The situation at the Volkswagen Group's largest electric car factory in Zwickau, Germany appears to be worsening.

After numerous reports of demand issues earlier this year, Volkswagen cancelled the third shift on production line number 1, which is responsible for the Volkswagen ID.3 and Cupra Born models. The move was already expected at least since September (in October, there was a two-week halt of production) because there are not enough customers for the MEB-based hatchbacks in Europe. Previously, Volkswagen announced the end of Volkswagen ID.3 production at the Transparent Factory in Dresden, Germany (a relatively low volume, secondary production site).

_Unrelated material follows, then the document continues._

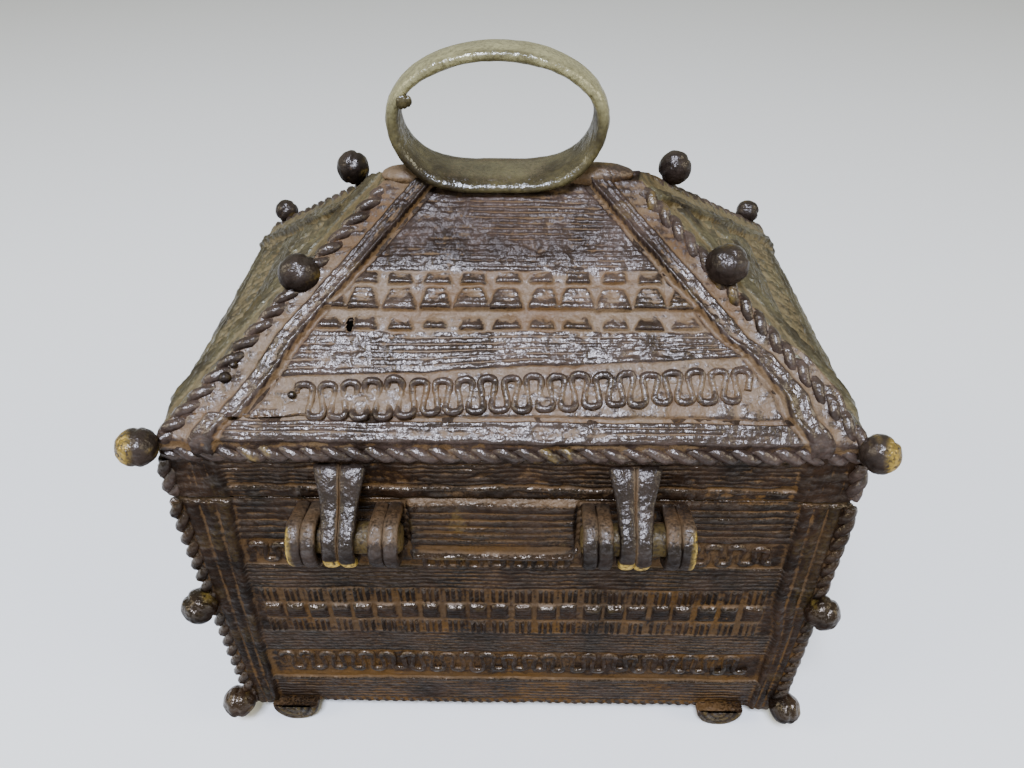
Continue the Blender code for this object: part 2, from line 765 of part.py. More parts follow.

This comes on top of the problems at production line number two, which is responsible for MEB-based crossover/SUVs (Volkswagen ID.4, Volkswagen ID.5, Audi Q4 e-tron, and Audi Q4 Sportback e-tron). The production of these models in Zwickau is at a complete standstill because of an insufficient supply of the all-new APP550 electric motors from the Kassel plant (210 kW motors, which replaced the older 150 kW ones). It is expected to remain that way until the beginning of December. The only good news is that the crossover/SUVs are produced at other factories (like the ID.4 in Emden, Germany).

In other words, Volkswagen Group's largest all-electric car factory, assigned to six models and with a capacity of more than 330,000 units annually, is now producing just two at a reduced volume.

According to Handelsblatt (via Electrive) the cut of the third shift is affecting jobs at the site. If the situation does not improve, then in 2024, both production lines might run on two shifts instead of the originally planned three shifts.

The factory in Zwickau produced some 218,000 electric cars in 2022, and this year will produce only slightly more – potentially 230,000, the article says.

The overall economic situation in Europe, compared with high-volume local production of the Tesla Model Y in Europe, as well as the growing import of electric cars from China, puts high pressure on established local manufacturers.